(Excerpt from a dataset)
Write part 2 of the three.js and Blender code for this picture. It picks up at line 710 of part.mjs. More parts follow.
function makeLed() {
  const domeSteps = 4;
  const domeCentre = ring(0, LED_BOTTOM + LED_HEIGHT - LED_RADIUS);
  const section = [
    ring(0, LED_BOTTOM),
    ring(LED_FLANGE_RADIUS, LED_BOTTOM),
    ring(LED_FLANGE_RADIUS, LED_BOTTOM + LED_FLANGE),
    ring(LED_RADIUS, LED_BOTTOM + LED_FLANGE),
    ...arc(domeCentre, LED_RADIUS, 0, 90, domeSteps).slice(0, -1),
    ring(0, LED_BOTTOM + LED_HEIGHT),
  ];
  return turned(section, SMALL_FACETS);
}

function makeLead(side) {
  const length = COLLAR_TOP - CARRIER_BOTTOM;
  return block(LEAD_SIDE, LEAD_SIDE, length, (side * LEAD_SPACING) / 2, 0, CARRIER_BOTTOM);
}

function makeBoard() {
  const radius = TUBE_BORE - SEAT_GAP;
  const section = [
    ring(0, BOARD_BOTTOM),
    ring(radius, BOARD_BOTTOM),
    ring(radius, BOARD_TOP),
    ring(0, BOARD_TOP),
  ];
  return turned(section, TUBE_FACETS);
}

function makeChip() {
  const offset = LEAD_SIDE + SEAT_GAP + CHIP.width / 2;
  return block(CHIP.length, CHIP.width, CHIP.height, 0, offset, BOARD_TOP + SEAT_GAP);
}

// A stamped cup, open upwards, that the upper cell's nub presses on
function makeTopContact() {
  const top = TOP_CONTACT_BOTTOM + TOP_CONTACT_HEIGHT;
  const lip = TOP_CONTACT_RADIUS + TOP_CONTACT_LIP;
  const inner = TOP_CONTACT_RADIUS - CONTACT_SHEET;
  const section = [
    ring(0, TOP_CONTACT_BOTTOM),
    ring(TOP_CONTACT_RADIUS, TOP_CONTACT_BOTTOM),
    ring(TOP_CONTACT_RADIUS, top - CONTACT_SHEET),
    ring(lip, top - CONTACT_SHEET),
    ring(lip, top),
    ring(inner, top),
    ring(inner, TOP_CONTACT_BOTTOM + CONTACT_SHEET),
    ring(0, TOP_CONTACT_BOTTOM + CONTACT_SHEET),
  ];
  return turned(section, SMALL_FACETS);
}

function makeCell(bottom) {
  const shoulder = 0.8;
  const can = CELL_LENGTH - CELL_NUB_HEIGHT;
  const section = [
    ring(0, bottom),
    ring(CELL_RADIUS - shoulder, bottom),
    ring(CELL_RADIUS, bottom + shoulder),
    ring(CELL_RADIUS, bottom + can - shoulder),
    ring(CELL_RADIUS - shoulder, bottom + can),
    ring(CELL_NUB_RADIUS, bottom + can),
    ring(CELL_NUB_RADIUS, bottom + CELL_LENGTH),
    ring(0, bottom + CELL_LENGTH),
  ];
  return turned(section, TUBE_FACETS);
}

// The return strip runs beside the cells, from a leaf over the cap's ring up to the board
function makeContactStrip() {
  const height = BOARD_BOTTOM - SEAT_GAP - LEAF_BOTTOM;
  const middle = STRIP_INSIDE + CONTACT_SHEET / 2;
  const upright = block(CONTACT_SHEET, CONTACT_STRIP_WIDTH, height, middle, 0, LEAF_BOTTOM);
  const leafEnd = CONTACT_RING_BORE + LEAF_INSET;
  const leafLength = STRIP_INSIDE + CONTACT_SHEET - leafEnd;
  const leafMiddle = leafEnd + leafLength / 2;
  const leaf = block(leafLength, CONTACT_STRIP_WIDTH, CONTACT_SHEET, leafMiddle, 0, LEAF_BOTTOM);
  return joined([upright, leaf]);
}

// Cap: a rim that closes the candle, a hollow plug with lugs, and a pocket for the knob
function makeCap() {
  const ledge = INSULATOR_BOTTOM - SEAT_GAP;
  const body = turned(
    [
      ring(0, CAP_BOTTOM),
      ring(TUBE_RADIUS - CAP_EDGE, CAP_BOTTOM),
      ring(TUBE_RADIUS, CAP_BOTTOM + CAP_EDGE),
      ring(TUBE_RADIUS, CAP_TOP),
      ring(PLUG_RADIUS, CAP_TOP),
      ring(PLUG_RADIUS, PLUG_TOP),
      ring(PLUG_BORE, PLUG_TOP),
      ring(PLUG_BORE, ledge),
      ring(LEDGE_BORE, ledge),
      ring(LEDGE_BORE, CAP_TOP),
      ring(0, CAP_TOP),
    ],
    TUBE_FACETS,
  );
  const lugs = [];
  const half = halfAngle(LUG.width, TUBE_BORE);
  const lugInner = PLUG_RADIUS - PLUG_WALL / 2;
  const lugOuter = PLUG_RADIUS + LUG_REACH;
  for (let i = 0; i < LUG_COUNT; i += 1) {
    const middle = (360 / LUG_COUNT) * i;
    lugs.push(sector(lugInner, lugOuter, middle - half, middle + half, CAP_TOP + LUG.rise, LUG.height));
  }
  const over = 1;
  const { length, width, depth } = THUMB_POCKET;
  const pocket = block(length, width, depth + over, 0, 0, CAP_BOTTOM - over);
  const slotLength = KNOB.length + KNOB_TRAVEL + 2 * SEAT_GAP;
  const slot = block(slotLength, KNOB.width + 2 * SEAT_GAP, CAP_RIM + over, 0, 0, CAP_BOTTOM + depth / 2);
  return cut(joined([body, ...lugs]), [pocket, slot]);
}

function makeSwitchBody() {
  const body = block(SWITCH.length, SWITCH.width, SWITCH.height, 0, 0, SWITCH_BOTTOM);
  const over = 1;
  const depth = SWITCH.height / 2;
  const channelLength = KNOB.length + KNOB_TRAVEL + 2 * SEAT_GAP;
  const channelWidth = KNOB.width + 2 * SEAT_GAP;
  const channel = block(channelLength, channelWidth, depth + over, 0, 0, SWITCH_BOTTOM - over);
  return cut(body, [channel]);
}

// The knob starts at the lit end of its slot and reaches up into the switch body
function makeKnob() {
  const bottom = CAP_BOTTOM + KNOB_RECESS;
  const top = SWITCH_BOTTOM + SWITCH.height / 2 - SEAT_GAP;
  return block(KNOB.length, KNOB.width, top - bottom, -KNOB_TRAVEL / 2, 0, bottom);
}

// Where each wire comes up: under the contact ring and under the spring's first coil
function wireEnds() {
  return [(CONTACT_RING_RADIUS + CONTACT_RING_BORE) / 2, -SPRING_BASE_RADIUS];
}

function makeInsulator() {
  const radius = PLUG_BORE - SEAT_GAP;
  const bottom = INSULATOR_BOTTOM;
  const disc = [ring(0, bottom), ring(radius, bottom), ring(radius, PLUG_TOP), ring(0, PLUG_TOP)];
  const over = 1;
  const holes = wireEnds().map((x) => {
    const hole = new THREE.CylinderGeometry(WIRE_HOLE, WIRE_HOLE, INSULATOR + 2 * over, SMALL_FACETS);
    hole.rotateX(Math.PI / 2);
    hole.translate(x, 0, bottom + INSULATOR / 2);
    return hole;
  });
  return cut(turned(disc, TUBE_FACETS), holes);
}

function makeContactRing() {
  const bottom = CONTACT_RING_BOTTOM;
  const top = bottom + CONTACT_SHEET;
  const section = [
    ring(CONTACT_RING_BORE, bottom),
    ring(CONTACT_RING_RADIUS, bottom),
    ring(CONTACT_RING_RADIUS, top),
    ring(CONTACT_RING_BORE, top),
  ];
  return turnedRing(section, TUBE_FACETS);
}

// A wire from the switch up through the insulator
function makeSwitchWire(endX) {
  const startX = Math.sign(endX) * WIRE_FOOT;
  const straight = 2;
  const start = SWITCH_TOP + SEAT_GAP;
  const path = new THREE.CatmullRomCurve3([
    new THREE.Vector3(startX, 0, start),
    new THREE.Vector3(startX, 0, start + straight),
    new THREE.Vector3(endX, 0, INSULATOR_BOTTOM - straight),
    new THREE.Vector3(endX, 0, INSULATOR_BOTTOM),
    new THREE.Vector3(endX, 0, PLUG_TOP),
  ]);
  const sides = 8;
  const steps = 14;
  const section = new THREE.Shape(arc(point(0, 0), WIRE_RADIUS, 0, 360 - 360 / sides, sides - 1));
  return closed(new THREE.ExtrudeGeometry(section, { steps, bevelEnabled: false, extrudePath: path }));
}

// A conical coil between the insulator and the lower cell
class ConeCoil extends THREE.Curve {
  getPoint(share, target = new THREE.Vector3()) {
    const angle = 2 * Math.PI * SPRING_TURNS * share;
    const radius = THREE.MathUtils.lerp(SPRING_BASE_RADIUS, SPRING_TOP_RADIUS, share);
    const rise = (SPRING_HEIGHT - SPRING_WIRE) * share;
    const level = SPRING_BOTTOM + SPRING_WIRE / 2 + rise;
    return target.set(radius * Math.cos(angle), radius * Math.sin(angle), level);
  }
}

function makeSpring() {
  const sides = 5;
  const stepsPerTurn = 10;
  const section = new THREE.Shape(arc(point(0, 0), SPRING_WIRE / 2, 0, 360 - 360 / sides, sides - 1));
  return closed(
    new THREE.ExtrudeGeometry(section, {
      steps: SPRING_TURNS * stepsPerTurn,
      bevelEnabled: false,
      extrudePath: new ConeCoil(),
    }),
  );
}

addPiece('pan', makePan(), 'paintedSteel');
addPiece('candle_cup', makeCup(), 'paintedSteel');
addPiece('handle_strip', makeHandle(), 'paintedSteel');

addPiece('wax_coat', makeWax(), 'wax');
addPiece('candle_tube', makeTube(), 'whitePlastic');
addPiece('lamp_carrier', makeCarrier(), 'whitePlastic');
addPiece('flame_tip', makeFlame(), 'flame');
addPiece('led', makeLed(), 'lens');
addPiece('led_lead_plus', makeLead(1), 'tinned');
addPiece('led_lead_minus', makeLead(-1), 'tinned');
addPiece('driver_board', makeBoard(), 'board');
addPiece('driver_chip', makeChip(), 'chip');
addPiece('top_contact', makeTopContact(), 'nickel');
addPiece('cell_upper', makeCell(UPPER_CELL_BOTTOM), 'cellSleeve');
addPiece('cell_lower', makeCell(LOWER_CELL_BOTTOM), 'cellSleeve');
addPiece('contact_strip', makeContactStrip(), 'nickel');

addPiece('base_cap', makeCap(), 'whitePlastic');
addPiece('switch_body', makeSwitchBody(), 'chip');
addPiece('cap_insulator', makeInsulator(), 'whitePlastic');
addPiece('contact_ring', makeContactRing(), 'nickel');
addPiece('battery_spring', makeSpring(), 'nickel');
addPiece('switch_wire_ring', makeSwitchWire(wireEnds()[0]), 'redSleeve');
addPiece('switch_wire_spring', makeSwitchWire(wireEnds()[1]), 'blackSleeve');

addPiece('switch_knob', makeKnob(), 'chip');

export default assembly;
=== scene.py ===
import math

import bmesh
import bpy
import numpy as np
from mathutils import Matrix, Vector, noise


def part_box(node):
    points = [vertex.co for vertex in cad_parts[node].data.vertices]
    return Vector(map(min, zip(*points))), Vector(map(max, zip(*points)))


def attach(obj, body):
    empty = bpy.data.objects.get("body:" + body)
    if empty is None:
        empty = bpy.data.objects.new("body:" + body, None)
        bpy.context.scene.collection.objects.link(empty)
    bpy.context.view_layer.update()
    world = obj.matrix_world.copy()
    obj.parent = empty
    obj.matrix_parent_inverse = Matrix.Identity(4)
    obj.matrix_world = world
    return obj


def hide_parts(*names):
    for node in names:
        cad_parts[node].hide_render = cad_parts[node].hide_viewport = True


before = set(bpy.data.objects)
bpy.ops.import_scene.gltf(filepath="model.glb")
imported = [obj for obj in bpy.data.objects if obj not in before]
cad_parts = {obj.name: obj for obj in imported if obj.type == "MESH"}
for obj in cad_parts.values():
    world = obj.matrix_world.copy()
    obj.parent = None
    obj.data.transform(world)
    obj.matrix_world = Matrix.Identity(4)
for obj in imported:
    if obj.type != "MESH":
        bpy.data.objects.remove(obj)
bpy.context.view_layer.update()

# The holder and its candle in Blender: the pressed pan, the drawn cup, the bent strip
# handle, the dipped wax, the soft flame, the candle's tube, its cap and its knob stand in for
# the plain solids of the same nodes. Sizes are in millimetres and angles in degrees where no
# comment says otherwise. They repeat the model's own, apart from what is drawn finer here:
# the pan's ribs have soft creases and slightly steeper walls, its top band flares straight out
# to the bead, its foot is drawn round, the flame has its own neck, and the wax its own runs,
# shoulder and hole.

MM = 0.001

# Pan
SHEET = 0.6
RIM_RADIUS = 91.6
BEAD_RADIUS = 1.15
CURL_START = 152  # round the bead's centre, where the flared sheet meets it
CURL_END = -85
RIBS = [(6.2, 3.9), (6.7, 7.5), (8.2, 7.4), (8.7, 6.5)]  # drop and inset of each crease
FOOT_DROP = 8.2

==

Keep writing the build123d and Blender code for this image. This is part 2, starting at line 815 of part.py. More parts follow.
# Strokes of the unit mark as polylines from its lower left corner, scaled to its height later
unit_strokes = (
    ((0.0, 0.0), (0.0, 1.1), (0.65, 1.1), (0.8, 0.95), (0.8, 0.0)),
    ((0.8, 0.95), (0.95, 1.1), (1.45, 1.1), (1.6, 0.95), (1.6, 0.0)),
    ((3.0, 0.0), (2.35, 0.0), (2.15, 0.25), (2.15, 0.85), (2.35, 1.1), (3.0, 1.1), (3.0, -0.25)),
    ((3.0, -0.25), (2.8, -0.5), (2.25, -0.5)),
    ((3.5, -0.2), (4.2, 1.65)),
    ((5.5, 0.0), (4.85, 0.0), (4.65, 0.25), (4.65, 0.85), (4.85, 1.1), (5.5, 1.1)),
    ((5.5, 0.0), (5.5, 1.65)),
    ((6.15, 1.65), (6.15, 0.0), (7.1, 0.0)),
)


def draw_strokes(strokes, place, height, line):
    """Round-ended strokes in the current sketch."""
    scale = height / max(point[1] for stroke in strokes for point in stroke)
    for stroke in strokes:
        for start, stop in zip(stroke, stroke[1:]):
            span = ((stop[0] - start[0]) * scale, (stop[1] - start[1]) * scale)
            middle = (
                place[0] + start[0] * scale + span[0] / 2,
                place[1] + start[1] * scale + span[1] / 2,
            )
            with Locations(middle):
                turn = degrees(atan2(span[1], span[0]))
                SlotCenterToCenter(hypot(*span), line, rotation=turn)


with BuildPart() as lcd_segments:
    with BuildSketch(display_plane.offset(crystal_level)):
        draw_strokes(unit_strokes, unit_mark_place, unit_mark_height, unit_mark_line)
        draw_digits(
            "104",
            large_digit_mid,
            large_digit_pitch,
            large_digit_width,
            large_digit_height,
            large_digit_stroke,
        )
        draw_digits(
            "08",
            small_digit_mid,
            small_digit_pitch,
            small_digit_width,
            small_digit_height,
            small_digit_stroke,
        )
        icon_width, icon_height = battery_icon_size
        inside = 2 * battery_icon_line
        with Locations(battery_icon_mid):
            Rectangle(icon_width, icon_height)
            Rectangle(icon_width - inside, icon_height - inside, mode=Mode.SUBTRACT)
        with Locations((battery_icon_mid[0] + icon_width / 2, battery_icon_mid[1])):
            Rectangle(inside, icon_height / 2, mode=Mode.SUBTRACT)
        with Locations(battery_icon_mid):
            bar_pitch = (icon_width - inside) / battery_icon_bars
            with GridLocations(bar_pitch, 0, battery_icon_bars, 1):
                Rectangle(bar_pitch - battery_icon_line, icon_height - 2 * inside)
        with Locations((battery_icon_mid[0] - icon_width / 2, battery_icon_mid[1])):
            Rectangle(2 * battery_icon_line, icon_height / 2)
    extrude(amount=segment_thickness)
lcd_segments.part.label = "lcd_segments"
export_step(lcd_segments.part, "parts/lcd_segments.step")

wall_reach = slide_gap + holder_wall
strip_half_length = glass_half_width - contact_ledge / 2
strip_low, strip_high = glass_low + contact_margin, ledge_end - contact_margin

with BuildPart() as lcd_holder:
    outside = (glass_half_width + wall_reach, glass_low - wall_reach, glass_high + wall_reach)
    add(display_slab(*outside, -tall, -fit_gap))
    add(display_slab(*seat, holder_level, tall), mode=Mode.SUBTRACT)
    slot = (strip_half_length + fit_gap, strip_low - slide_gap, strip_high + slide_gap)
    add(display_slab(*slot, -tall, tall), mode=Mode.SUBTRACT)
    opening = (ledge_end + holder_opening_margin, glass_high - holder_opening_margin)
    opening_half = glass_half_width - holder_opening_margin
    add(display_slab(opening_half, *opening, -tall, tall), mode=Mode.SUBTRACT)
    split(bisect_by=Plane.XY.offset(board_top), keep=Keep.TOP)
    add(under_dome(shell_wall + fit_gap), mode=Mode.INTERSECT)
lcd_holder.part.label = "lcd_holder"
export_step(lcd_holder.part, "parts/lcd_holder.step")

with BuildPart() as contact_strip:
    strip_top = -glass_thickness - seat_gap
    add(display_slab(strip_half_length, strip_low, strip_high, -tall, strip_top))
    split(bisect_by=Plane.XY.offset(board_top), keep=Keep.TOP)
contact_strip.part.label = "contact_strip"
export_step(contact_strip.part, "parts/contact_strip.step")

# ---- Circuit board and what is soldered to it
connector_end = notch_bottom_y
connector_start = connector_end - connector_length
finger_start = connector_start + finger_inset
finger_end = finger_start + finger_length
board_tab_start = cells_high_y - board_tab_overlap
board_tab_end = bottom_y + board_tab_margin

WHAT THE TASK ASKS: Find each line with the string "model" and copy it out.

RESULT OF THIS TASK:
bpy.ops.import_scene.gltf(filepath="model.glb")
# comment says otherwise. They repeat the model's own, apart from what is drawn finer here:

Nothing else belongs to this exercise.